Attorney Jeffrey Neuburger, co-chair of the technology, media and telecommunications group at Proskauer Rose, says the Illinois law was written before biometrics were prevalent, and that there’s very little legislative history to shed light on why photographs were excluded from the law’s definitions.

The plaintiffs argued that the law wouldn’t make sense unless it covers face scans derived from photos. So far, the plaintiffs have prevailed with that argument. “Courts have said excluding that kind of information undermines the purpose and effect of the statute.

Those lawsuits also pose questions about whether states can regulate the use of facial recognition software by a national company.

RISK OF IDENTITY THEFT

Jay Edelson, a plaintiffs lawyer in Chicago who is involved in the Facebook case, says that biometric databases could expose people to the risk of fraud.

Databases of fingerprints, voiceprints and faceprints will “be a major target for identity thieves and other bad actors out there,” he says.

Edelson speculates that fraudsters could use a 3D printer to create a mask based on a faceprint, and that it could fool cameras.

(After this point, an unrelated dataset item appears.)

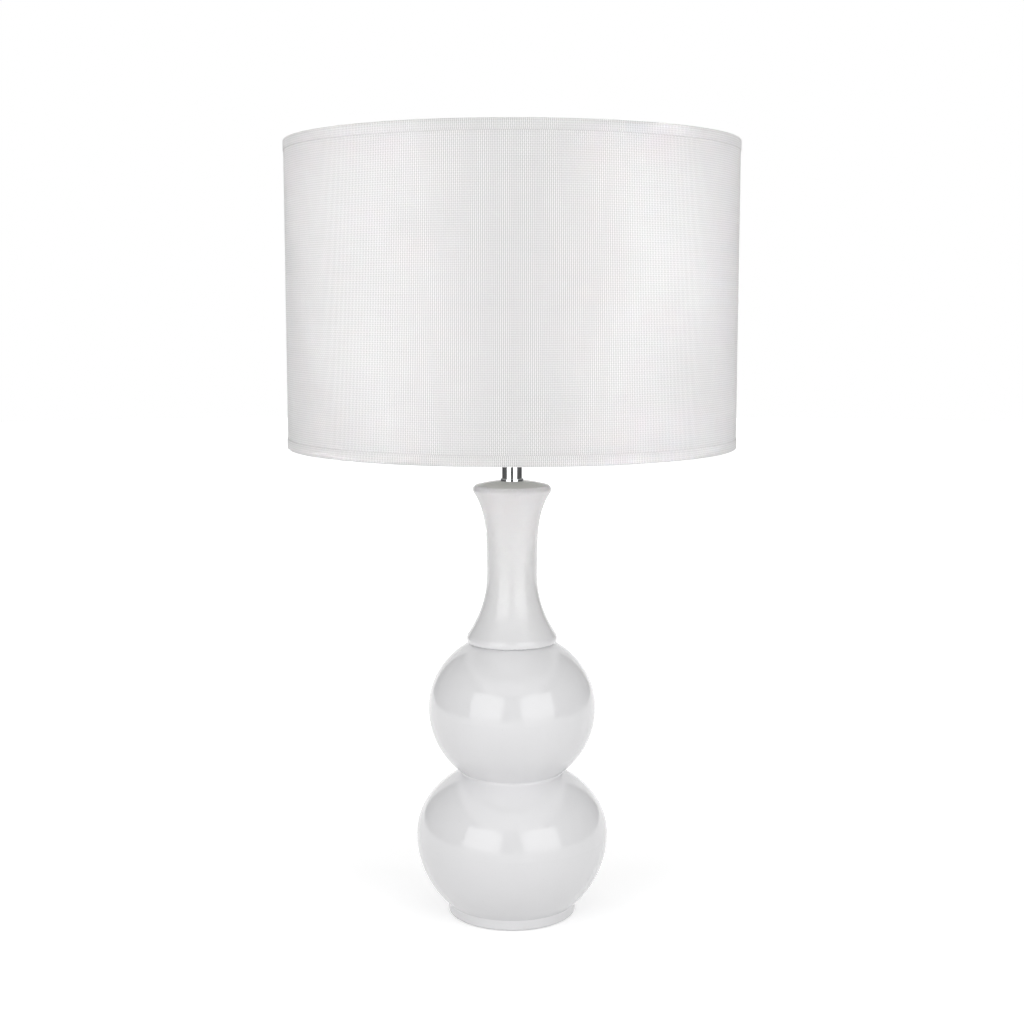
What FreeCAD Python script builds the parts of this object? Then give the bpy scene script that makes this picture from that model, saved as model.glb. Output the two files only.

But others say that there’s no call for laws that could restrict companies from rolling out new services that at least some consumers seem to like—such as Facebook’s tagging feature, which can use facial recognition technology to help people automatically attach their friends’ names to photos.

Identity theft is illegal today, whether it’s done by impersonating anyone by going to a photo database, downloading a model of a person’s face, and printing a 3D mask like  was shown in a Mission Impossible TV story,  

The technology can have a multitude of potential positive uses, including improved security at banks and other establishments.
If there are abuses, those abuses should be specifically targeted.  If  there are abuses, then there is a need to make sure we that  the general public doesn’t go into a panic mode because of their fear of their privacy isn’t breached.

In my opinion, facial recognition technology is here to stay. We just have to make a better effort to make it fool-proof and that the authorities doesn’t overstep the boundaries of the public’s civil rights.